Moments of Nicosia's alleged life are being critically hailed this year as stinging takes on this American life, and the 48-year-old artist who's never lived outside of Dallas is body-surfing a wave of notoriety both for his newest work, like the above-mentioned "Moving Picture" featured in last year's Dallas Video Festival, and for his earlier set pieces in still photography. Examples of his David Lynchian visions are showing in three different museums this month and at his Dallas gallery. The Dallas Museum of Art is hosting a 20-year retrospective of his work; the Whitney Museum of American Art selected one of his films for its Biennial 2000 showing through June 4; and Fort Worth's Modern Art Museum is featuring Nicosia's Whitney-selected film, "Middletown, 1997" in its current and highly ironic and entertaining Natural Deceits exhibition. Nicosia's most recent work, a film called "Circles and Squares," inspired by a commercial photography job he had for Neiman Marcus, debuted last Friday at Dunn Brown Contemporary Gallery to open Nicosia's monthlong solo show there. Everywhere you look this summer, you're likely to run across Nic Nicosia.
Yet the artist remains patently unaffected by this flurry of recent successes and is humbled because he does not support himself by selling his edgy fine art. He primarily makes his living through portrait commissions and the occasional cool commercial gig, like the W Magazine fashion insert for Neiman's that spawned the most recent film project. Only a handful of collectors favor video art; his local fans seem content to own the portraits.
"I want validation," he says thoughtfully, then adds, "I'm not working in a vacuum or in Tahiti." He seems uncomfortable about being lumped with the art world's new filmmaking darlings, like Doug Aitken, who showed last year at the DMA and almost simultaneously won "best young artist" honors at the Venice Bienniale. "I think there are artists that make motion pictures that don't know anything about film or motion pictures," Nicosia says. "I'm not one of those. My goal is not to make a little art piece that makes no sense. Mine's more cinema-driven. That may not be looked at very importantly in the art world; that may not be what they want to see. But 'Middletown' somehow struck a chord in everyone."

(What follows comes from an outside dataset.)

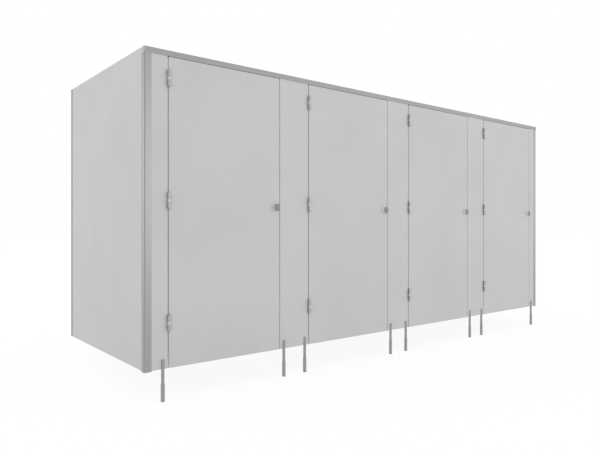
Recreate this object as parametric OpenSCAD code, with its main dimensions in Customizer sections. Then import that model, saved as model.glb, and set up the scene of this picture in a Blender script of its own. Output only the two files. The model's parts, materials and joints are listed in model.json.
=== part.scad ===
// A row of four toilet cubicles, seen from the room with its front towards -Y.
// The wall behind it is the plane y = 0, the floor is z = 0, and x = 0 is the middle of the row.

/* [Row] */
// Width of one door bay, between the centre lines of the gaps beside the door
door_bay_w = 792; // [700:1:1000]
// Width of a middle pilaster, between the centre lines of its two gaps
pilaster_w = 246; // [180:1:400]
// Width at the left end, from the outer face of the corner post to the first gap
left_end_w = 146; // [115:1:300]
// Width at the right end, from the last gap to the outer face of the corner post
right_end_w = 129; // [115:1:300]
// Depth from the wall to the front of the corner posts
row_depth = 1322; // [1000:1:1700]
// Height from the floor to the top of the headrail
row_h = 2000; // [1950:10:2200]
// Clear height under the panels
floor_gap = 184; // [140:1:240]

/* [Panels] */
// Thickness of every panel
panel_t = 18; // [13:1:22]
// Gap on the hinge side of a door
hinge_gap = 8; // [7:0.5:10]
// Gap on the lock side of a door
lock_gap = 5; // [4:0.5:7]
// Gap between a door and the headrail
door_top_gap = 2; // [2:0.5:8]
// Chamfer along the upright edges of a panel
edge_chamfer = 1; // [0.5:0.25:2]

/* [Aluminium profiles] */
// Wall thickness of the profiles
lip_t = 1.8; // [1.5:0.1:2.4]
// Clearance beside a panel in its slot
slot_fit = 0.3; // [0.2:0.05:0.5]
// Outer width of a corner post along the front
post_w = 44; // [40:1:60]
// Outer width of a corner post along the side
post_side_w = 38; // [36:1:60]
// Radius of the outer corner of a post
post_r = 10; // [5:1:11]
// Width of the tapered edge at the mouth of a post's slots
taper_w = 11; // [6:1:14]
// Depth of that taper at the mouth
taper_d = 1; // [0.4:0.1:1.2]
// Distance that the posts reach below the panels
post_drop = 5; // [0:1:10]
// Height of the headrail
rail_h = 33; // [30:1:60]
// Radius along the top edges of the headrail
rail_r = 2; // [0.5:0.5:3]
// Thickness of the cap on each end of the headrail
cap_t = 3; // [2:0.5:4]
// Length of the plug that holds a cap in the headrail
cap_plug_l = 12; // [6:1:16]
// Depth of the wall channels and divider channels
channel_d = 25; // [18:1:40]
// Space behind a panel for the heads of the wall screws
screw_room = 4; // [3:1:8]
// Diameter of the wall screw holes
wall_hole_d = 5.5; // [4.5:0.5:7]
// Distance from the top of a wall channel to its highest screw hole
wall_hole_top = 160; // [100:10:200]
// Height of the lowest wall screw hole
wall_hole_z = 340; // [280:10:360]

/* [Feet] */
// Diameter of a leg
leg_d = 19; // [16:1:26]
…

The Modern's chief curator, Michael Auping, submitted Nicosia's "Middletown" in his role as one of the six Whitney Biennial curators for the New York City museum's esteemed--and generally maligned and misunderstood--high-profile exhibit and also insisted that the piece be included in the local show. Auping quotes surrealist painter Rene Magritte as a jumping-off point for Natural Deceits and an apt reference for Nicosia's brand of visual art. "There is a familiar feeling of mystery that we feel for the things that are conventionally called mysterious," Auping says/Magritte wrote, "but the supreme feeling is the unfamiliar feeling of mystery that we feel for the things that are conventionally thought of as natural and familiar..." Auping says the gray areas between reality and fiction that can't be easily understood are part of what attracts us to art. "Art is a beautiful lie," he says. "Definitions of terms like 'natural,' 'real,' and 'artificial' seem to slide into each other to the point that they become almost meaningless."
And so it is with Nic Nicosia's humorous, ironic, mysterious, and sometimes irreverently sinister works--which he began creating almost by accident nearly 20 years ago. As he adjusts the film screen in the former Kitchen Dog Theater space at the McKinney Avenue Contemporary, where he is set to give an art talk, Nicosia explains how he stumbled into photography and film.

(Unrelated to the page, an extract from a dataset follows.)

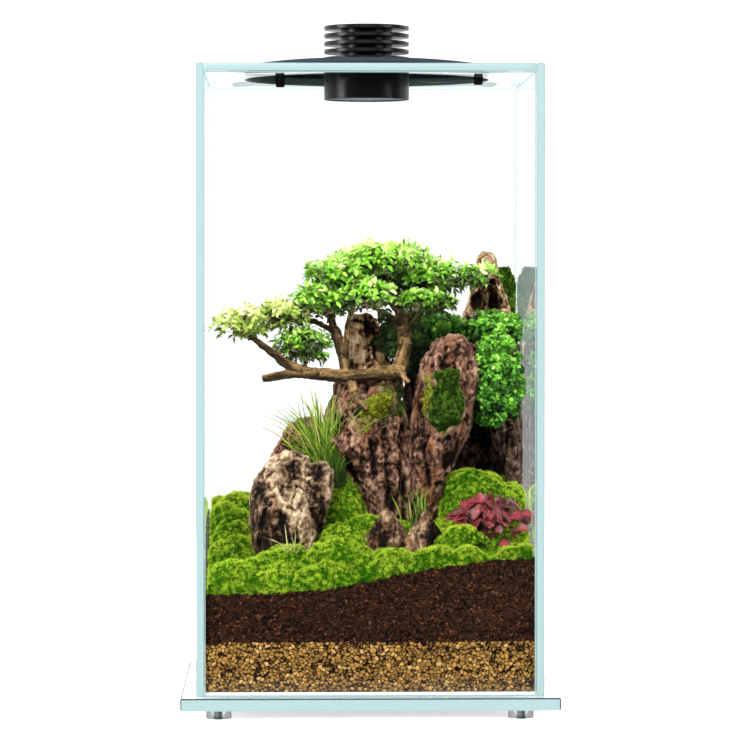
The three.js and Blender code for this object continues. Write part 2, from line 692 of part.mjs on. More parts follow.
function grassTuft(tuft, neighbours) {
  const random = seeded(tuft.seed);
  const [x, y, z] = tuft.at;
  const parts = [rootBall(tuft, 0)];
  for (let k = 0; k < tuft.blades; k += 1) {
    for (let attempt = 0; attempt < TRIES; attempt += 1) {
      const angle = 2.4 * k + random();
      const lean = lerp(tuft.reach[0], tuft.reach[1], random());
      const length = lerp(tuft.length[0], tuft.length[1], random());
      const out = vec(Math.cos(angle), 0.5 * Math.sin(angle) - 0.25, 0);
      const steps = [0, 0.35, 0.7, 1];
      const stations = (grow) => steps.map((t) => {
        const rise = length * t * (1 - 0.25 * lean * t);
        const run = length * lean * 0.75 * t ** 1.6;
        return [x + out.x * (2 + run), y + out.y * (2 + run), z + rise, tuft.radius * (1 - 0.45 * t) + grow];
      });
      const test = limb(stations(LEAF_ROOM), BLADE_SIDES);
      if (insideCase(test) && test.intersect(neighbours).isEmpty()) {
        parts.push(limb(stations(0), BLADE_SIDES));
        break;
      }
    }
  }
  return join(parts);
}

// Leaves on bent stems that rise from one root ball, the outer ones lower.
function redPlant(plant, neighbours) {
  const random = seeded(plant.seed);
  const [x, y, z] = plant.at;
  const parts = [rootBall(plant, 0)];
  for (let k = 0; k < plant.leaves; k += 1) {
    for (let attempt = 0; attempt < TRIES; attempt += 1) {
      const angle = 2.4 * k + random();
      const away = Math.sqrt((k + 0.6) / plant.leaves);
      const out = vec(Math.cos(angle), Math.sin(angle), 0);
      const reach = vec(plant.spread[0], plant.spread[1], 0).multiplyScalar(away).multiply(out);
      const centre = vec(x, y, z + plant.lift * (1.05 - 0.65 * away)).add(reach);
      const along = out.clone().add(vec(0, 0, 0.15)).normalize();
      const face = vec(out.x * 0.3 + 0.4 * (random() - 0.5), out.y * 0.3 - 0.35, 1).normalize();
      const scale = 0.75 + 0.35 * random();
      const size = { ...RED_LEAF, length: RED_LEAF.length * scale, width: RED_LEAF.width * scale };
      const root = centre.addScaledVector(along, -size.length * 0.45);
      const joint = root.clone().addScaledVector(along, size.sunk);
      const bend = [lerp(x, joint.x, 0.6), lerp(y, joint.y, 0.6), lerp(z, joint.z, 0.75)];
      const stem = (grow) => limb([
        [x, y, z, 1 + grow], [...bend, 0.8 + grow], [joint.x, joint.y, joint.z, 0.7 + grow],
      ], BLADE_SIDES);
      const blade = { root, along, face };
      const test = leaf(blade, size, LEAF_ROOM).add(stem(LEAF_ROOM));
      if (insideCase(test) && test.intersect(neighbours).isEmpty()) {
        parts.push(stem(0), leaf(blade, size));
        break;
      }
    }
  }
  return join(parts);
}

// ---------------------------------------------------------------- planting, from the stones outwards

function buildPlanting() {
  const wood = join(WOOD.map((stations) => limb(stations, WOOD_SIDES)));
  const woodRoom = join(WOOD.map((stations) => limb(stations, WOOD_SIDES, CLEAR)));
  let taken = woodRoom.add(earth);

  for (const { name, seed, material, levels, lobe } of STONES) {
    const profiles = lobe ? [levels, lobe] : [levels];
    const shape = (grow) => join(profiles.map((profile) => stone(seed, profile, { grow })));
    let solid = shape(0).subtract(taken).intersect(airSpace);
    let room = shape(STONE_ROOM);
    if (name === 'stone_spire') {
      solid = solid.subtract(stone(seed, SPIRE_HOLLOW, { sides: 7 }));
      room = room.subtract(stone(seed, SPIRE_HOLLOW, { sides: 7, grow: -CORE_ROOM }));
    }
    placeSolid(name, solid, material);
    taken = taken.add(room);
  }
  const slab = mound(...MOSSED_SLAB, SLAB_FACE);
  placeSolid('mossed_slab', slab.subtract(taken).intersect(airSpace), DARK_MOSS);
  taken = taken.add(mound(...MOSSED_SLAB, { ...SLAB_FACE, grow: STONE_ROOM }));
  placeSolid('tree_wood', wood, BARK);

  const standing = taken;
  const grown = [...GRASSES, RED_PLANT];
  for (const plant of grown) taken = taken.add(rootBall(plant, CLEAR));
  const carpet = (grow) => join([
    bed((x, y) => carpetTop(x, y) + grow, () => GRAVEL_TOP, CARPET_CELLS),
    ...CARPET_MOUNDS.map(([at, size]) => mound(at, size, { ...CARPET_KNOBBLY, grow })),
  ]);
  placeSolid('moss_carpet', carpet(0).subtract(taken).intersect(airSpace), MOSS_GREEN);
  taken = taken.add(carpet(CLEAR));
  placeSolid('moss_cushion', mound(...CUSHION, KNOBBLY).subtract(taken), MOSS_GREEN);
  taken = taken.add(mound(...CUSHION, { ...KNOBBLY, grow: MOSS_ROOM }));
  for (const { name, material, at, size } of MOSS_PATCHES) {
    placeSolid(name, mound(at, size, PATCHY).subtract(taken), material);
    taken = taken.add(mound(at, size, { ...PATCHY, grow: MOSS_ROOM }));
  }

  const crowds = [...PADS.map((core) => [core, LEAF]), ...BUSHES.map((core) => [core, FROND])];
  const bodies = [];
  for (const [core] of crowds) {
    bodies.push(largestPiece(mound(core.at, core.size, CORE).subtract(taken).intersect(airSpace)));
    taken = taken.add(mound(core.at, core.size, { ...CORE, grow: CORE_ROOM }));
  }
  crowds.forEach(([core, size], index) => {
    const room = mound(core.at, core.size, { ...CORE, grow: CORE_ROOM + 0.05 });
    const solid = leafyBody(core, bodies[index], size, taken.subtract(room), 100 + index)
      .subtract(standing);
    placeSolid(core.name, solid, core.material);
    taken = taken.add(solid);
  });

  for (const plant of grown) {
    const neighbours = taken.subtract(rootBall(plant, CLEAR));
    const grow = plant.blades ? grassTuft : redPlant;
    const solid = grow(plant, neighbours).subtract(standing);
    placeSolid(plant.name, solid, plant.material);
    taken = taken.add(solid);
  }
}

buildCase();
buildLamp();
buildBeds();
buildPlanting();

export default terrarium;
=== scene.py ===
"""Planted glass terrarium with a lift-out lamp: the visible pieces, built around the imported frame.

Every piece is in metres in the frame's axes: +Z up, +X right, +Y to the back, floor at z = 0.
Sizes in the code are millimetres and are scaled once, when a mesh is made.
"""

import json
import math

import bmesh
import bpy
import numpy as np
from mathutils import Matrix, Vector


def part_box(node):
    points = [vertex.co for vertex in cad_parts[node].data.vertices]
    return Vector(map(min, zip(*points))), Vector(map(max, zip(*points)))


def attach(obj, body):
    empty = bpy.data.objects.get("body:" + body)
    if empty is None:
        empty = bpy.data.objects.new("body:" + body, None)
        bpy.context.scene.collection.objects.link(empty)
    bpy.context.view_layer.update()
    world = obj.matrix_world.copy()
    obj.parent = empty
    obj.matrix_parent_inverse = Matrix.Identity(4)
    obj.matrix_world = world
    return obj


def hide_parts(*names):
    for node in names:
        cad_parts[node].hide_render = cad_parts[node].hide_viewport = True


bl_info = {
    "name": "Planted glass terrarium",
    "version": (1, 0, 0),
    "blender": (4, 5, 0),
    "location": "3D View > Sidebar > Terrarium",
    "description": "Builds a planted glass terrarium piece by piece around its solid frame",
    "category": "Add Mesh",
}

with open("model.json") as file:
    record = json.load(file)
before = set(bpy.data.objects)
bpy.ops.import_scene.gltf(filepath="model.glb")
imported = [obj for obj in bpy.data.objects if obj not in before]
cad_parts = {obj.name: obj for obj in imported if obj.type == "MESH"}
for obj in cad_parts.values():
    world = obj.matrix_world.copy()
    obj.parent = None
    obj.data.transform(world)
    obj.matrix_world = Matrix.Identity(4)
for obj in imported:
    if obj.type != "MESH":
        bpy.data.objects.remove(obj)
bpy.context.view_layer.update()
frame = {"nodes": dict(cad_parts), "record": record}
NODES = frame["nodes"]

MM = 0.001
BODY = "root"
UP = np.array([0.0, 0.0, 1.0])


def node_box(node):
    """Lowest and highest corner of a frame node in millimetres."""
    low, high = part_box(node)
    return np.array(low) / MM, np.array(high) / MM


WALL = node_box("panel_right")[0][0]  # inner face of the side panels
LAMP_RADIUS = node_box("lamp_body")[1][0]
NODE_SLOTS = {part["node"]: part["material_slot"] for part in frame["record"]["subparts"]}


# ---------------------------------------------------------------- settings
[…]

"I graduated from North Texas in 1974, not in art, but in film and television," he says, moving the screen a little farther back so that one of his "Moving Picture" stills fills the white space evenly. He doesn't look like he's pushing 50, but he is--49 next month. He has smooth skin over nearly chubby cheeks, bright eyes, and dark, curly hair. He wears glasses and a boxy, short-sleeved shirt that's so retro, it's practically Ricky Ricardo. "I owned a camera shop and ran it in Denton after that," he says, still futzing with the slides and the screen. "I sold the camera shop in 1979 and went back to graduate school in art because I thought that's what you did." Nicosia put in one semester at the University of Houston before earning an MFA in photography. By semester's end, in 1980, his work was included in eight shows around the country.

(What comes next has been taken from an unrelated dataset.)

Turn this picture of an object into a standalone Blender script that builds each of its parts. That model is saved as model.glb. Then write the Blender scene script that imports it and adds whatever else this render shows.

The 2000 Biennial is his second Whitney appearance; his first was in 1983. DMA assistant curator of contemporary art Suzanne Weaver coordinated Nicosia's DMA retrospective, an exhibition that originated at Houston's Contemporary Arts Museum last fall and that thoroughly chronicles the artist's phases of work. "Nicosia came of age during the 1970s, when such artists as Cindy Sherman were exploiting photography's ability to tell stories," Weaver says. Revealed in his "Domestic Dramas" and "Near (modern) Disasters" series from 1982 and 1983 are the artist's first Whitney-worthy, colorful, staged photographs that Weaver says "represent a split second from an ongoing narrative." Also on view at the DMA are Nicosia's later still and recent film works. "[There are] darker images from the mid-1980s and 1990s that explore intense emotions in dramatically lit black-and-white photographs," Weaver says.
Meanwhile, back in the flagrant film fiction the artist calls "Moving Picture," Nicosia's wavering, hand-held 16mm camera leads the viewer up a shadowy staircase. The film soundtrack beckons with seductive original music. "I think it's the music, if you really want to know," Nicosia says of the growing popularity of and fascination with his films. "I think it hypnotizes everybody that watches it."